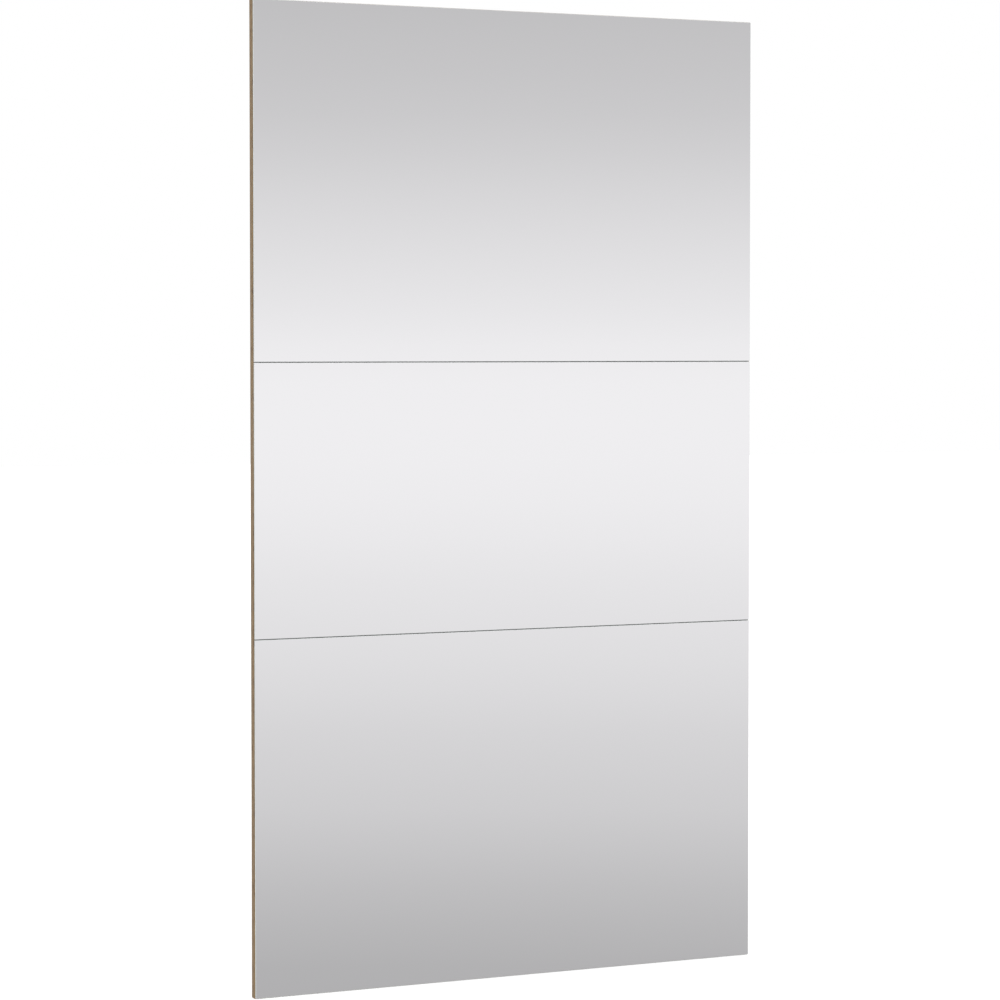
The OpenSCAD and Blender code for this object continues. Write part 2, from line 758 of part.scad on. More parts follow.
module height_screw() {
    r = screw_d / 2;
    groove_low = lug_top + 0.1;
    groove_top = groove_low + clip_t + 0.2;
    head_low = plate_low - screw_head_h;
    color(dark_steel) translate([0, screw_offset, 0]) difference() {
        rotate_extrude() polygon([[0, head_low], [screw_head_r - 0.6, head_low],
            [screw_head_r, head_low + 0.6], [screw_head_r, plate_low], [r, plate_low], [r, groove_low],
            [0.75 * r, groove_low], [0.75 * r, groove_top], [r, groove_top], [r, screw_top - 0.8],
            [r - 0.8, screw_top], [0, screw_top]]);
        translate([0, 0, head_low - 1]) rotate([0, 0, 30])
            cylinder(h = 0.65 * screw_head_h + 1, r = socket_af / sqrt(3), $fn = 6);
    }
}

module screw_clip() {
    color(bearing_steel) translate([0, screw_offset, lug_top + 0.2]) linear_extrude(clip_t)
        clip_ring(screw_d / 2 + 2.2, 0.75 * screw_d / 2 + seat_gap, 0.7 * screw_d);
}

// Lift catch: engaged, it reaches back under the rail, and a pad under its tip takes the finger
module lift_catch() {
    color(catch_grey) translate([catch_side, catch_pivot_y, 0]) difference() {
        union() {
            translate([0, 0, catch_low]) linear_extrude(catch_t)
                taper_bar(catch_hub_r, catch_tip_r, catch_reach);
            translate([0, catch_reach, catch_low - 3]) linear_extrude(3.5) round_rect(5, 3, 1);
        }
        translate([0, 0, catch_low - 1]) cylinder(h = catch_t + 2, r = catch_rivet_d / 2 + running_gap);
    }
}

module catch_rivet() {
    r = catch_rivet_d / 2;
    top = catch_top + 0.1;
    color(zinc) translate([catch_side, catch_pivot_y, 0]) rotate_extrude() polygon([
        [0, catch_lug_low - 1], [r + 0.6, catch_lug_low - 1], [r + 1.2, catch_lug_low - 0.4],
        [r + 1.2, catch_lug_low], [r, catch_lug_low], [r, top], [r + 1.4, top],
        [r + 1.4, top + 0.5], [r + 0.7, top + 1], [0, top + 1]]);
}

// Floor guide

module guide_bracket() {
    lug_back = guide_offset + bracket_lug_r;
    low_mid = lower_lug_low + bracket_t / 2;
    top_mid = upper_lug_top - bracket_t / 2;
    color(zinc) difference() {
        union() {
            intersection() {
                along_x(2 * bracket_lug_r) polygon(sheet_outline([[lug_back, low_mid],
                    [bracket_t / 2, low_mid], [bracket_t / 2, top_mid], [lug_back, top_mid]],
                    bracket_t, bend_r));
                translate([0, 0, lower_lug_low]) linear_extrude(upper_lug_top - lower_lug_low) {
                    translate([-bracket_lug_r, 0]) square([2 * bracket_lug_r, guide_offset]);
                    translate([0, guide_offset]) circle(bracket_lug_r);
                }
            }
            along_y(0, bracket_t) translate([0, bracket_mid])
                round_rect(2 * bracket_wing_half, bracket_wing_h, 5);
            translate([0, bracket_t, lower_lug_top]) bend_dart(dart_leg, 0.2 * bracket_t);
            translate([0, bracket_t, upper_lug_low]) mirror([0, 0, 1]) bend_dart(dart_leg, 0.2 * bracket_t);
        }
        translate([0, guide_offset, lower_lug_low - 1])
            cylinder(h = upper_lug_top - lower_lug_low + 2, r = pin_d / 2 + running_gap);
        for (p = bracket_holes) {
            translate([p[0], 0, p[1]]) rod_y(-1, bracket_t + 1, wood_screw_d / 2 + 0.4);
        }
    }
}

module guide_pin() {
    r = pin_d / 2;
    neck_r = 0.8 * r;
    low = guide_low + 2.5;
    top = knob_low + knob_h - 3;
    neck_top = guide_clip_low + guide_clip_t + 0.1;
    color(dark_steel) translate([0, guide_offset, 0]) rotate_extrude() polygon([[0, low],
        [r - 0.5, low], [r, low + 0.5], [r, guide_clip_low - 0.1], [neck_r, guide_clip_low - 0.1],
        [neck_r, neck_top], [r, neck_top], [r, top - 0.5], [r - 0.5, top], [0, top]]);
}

module guide_sleeve() {
    r = sleeve_d / 2;
    bore_r = pin_d / 2 + seat_gap;
    top = guide_low + sleeve_l;
    color(tyre_white) translate([0, guide_offset, 0]) rotate_extrude() polygon([[0, guide_low],
        [r - 1.5, guide_low], [r, guide_low + 1.5], [r, top - 0.3], [r - 0.3, top], [bore_r, top],
        [bore_r, guide_low + 2.5], [0, guide_low + 2.5]]);
}

module guide_clip() {
    color(bearing_steel) translate([0, guide_offset, guide_clip_low]) linear_extrude(guide_clip_t)
        clip_ring(spring_d / 2 + 1.4, 0.8 * pin_d / 2 + seat_gap, 0.7 * pin_d);
}

// Ring of points round the wire at one step of the helix
function wire_ring(i) = let(a = 360 * i / spring_steps, c = spring_points[i])
    [for (k = [0:wire_sides - 1]) let(b = 360 * k / wire_sides)
        [c[0] + wire_d / 2 * cos(b) * cos(a), c[1] + wire_d / 2 * cos(b) * sin(a),
            c[2] + wire_d / 2 * sin(b)]];

module guide_spring() {
    rings = len(spring_points);
    last = (rings - 1) * wire_sides;
    points = [for (i = [0:rings - 1]) each wire_ring(i)];
    walls = [for (i = [0:rings - 2]) for (k = [0:wire_sides - 1])
        let(a = i * wire_sides + k, b = i * wire_sides + (k + 1) % wire_sides)
        each [[a, b, a + wire_sides], [b, b + wire_sides, a + wire_sides]]];
    ends = [for (k = [1:wire_sides - 2]) each [[0, k + 1, k], [last, last + k, last + k + 1]]];
    color(bearing_steel) translate([0, guide_offset, spring_low + wire_d / 2])
        polyhedron(points, concat(walls, ends));
}

// Knob pressed on the pin's upper end, with a grip groove, a domed top and scallops for the fingers
module guide_knob() {
    r = knob_d / 2;
    bore_r = pin_d / 2 + seat_gap;
    top = knob_low + knob_h;
    color(black_plastic) translate([0, guide_offset, 0]) difference() {
        rotate_extrude() difference() {
            polygon([[bore_r, knob_low], [0.7 * r, knob_low], [0.7 * r, knob_low + knob_skirt],
                [r - 0.8, knob_low + knob_skirt + 1], [r, knob_low + knob_skirt + 2], [r, top - 3],
                [0.94 * r, top - 1.4], [0.8 * r, top - 0.5], [0.55 * r, top], [0, top], [0, top - 3],
                [bore_r, top - 3]]);
            translate([r + 0.6, knob_low + knob_skirt + 0.35 * knob_h]) circle(1.4);
        }
        for (i = [0:knob_scallops - 1]) {
            rotate([0, 0, 360 * i / knob_scallops]) translate([r + scallop_r - scallop_depth, 0, knob_low])
                cylinder(h = knob_h + 1, r = scallop_r);
        }
    }
}

carrier_board();
edge_band_left();
edge_band_right();
edge_band_top();
edge_band_bottom();
for (i = [0:2]) {
    mirror_pane(i);
    safety_film(i);
    mirror_tape(i);
    mirror_adhesive(i);
}
for (side = SIDES) {
    at_side(side, carriage_inset) {
        hanger_plate();
        wood_screws(hanger_holes, plate_t);
        carriage_frame();
        wheel_axles();
        bearing_inner_rings();
        height_nut();
        height_screw();
        screw_clip();
        lift_catch();
        catch_rivet();
        for (p = [0, 1]) {
            translate([(p == 0 ? 1 : -1) * wheel_pitch / 2, 0, axle_z]) {
                wheel_tyre();
                wheel_bearing();
            }
        }
    }
    at_side(side, guide_inset) {
        guide_bracket();
        wood_screws(bracket_holes, bracket_t);
        guide_pin();
        guide_sleeve();
        guide_clip();
        guide_spring();
        guide_knob();
    }
}
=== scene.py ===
"""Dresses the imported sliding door: finishes for all its pieces, threaded screws, wound springs and scalloped
knobs in place of the plain ones, and a studio."""

import math
import random

import bmesh
import bpy
from bpy.props import FloatProperty, FloatVectorProperty, IntProperty, PointerProperty
from mathutils import Matrix, Vector


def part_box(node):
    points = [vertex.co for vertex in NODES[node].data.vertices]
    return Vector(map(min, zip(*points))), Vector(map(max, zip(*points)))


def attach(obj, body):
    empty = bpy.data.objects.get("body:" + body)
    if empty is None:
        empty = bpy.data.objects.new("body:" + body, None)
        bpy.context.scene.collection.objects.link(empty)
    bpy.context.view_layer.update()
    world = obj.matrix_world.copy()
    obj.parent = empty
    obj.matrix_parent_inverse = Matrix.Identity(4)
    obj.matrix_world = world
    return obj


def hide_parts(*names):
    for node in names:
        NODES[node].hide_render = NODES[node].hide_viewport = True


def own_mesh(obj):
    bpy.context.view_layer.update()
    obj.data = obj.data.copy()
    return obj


bl_info = {
    "name": "Mirrored Sliding Door",
    "version": (1, 0, 0),
    "blender": (4, 5, 0),
    "location": "3D View > Sidebar > Sliding Door",
    "description": "Finishes, fittings and studio for a wardrobe door leaf with three mirror panes",
    "category": "Object",
}

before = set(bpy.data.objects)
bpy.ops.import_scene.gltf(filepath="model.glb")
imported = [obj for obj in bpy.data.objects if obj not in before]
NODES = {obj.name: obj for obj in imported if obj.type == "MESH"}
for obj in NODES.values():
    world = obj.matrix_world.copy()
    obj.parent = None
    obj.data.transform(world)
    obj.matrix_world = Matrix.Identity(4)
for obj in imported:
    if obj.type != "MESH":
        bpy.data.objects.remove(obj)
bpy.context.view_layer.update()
SIDES = ("left", "right")
PLACES = ("outer", "inner")
PANES = ("bottom", "middle", "top")
MM = 0.001
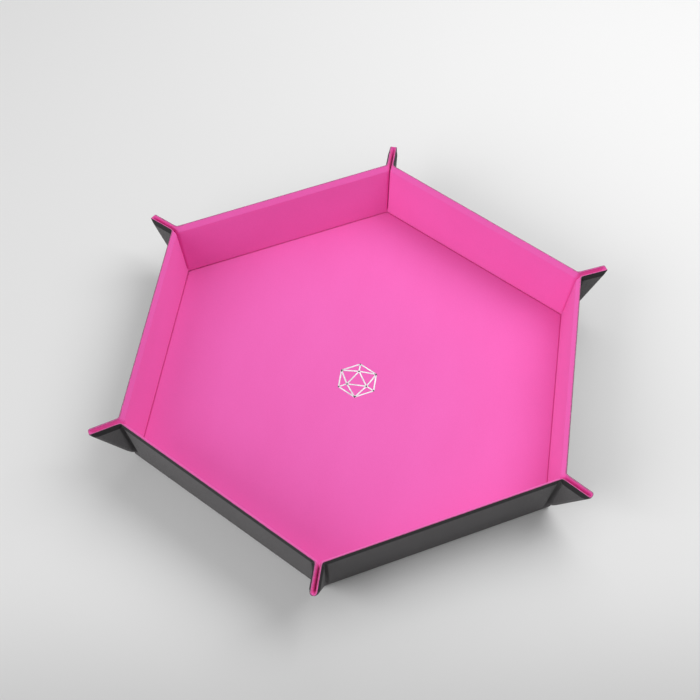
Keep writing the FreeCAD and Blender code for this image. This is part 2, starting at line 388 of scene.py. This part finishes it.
○ ○ ○ ○ ○
# GOAL OF THE EXERCISE
Locate the word "code" in the entries, and copy every line where it is found.

# OUTPUT OF THE TASK
The OpenSCAD and Blender code for this object continues. Write part 2, from line 758 of part.scad on. More parts follow.
Keep writing the FreeCAD and Blender code for this image. This is part 2, starting at line 388 of scene.py. This part finishes it.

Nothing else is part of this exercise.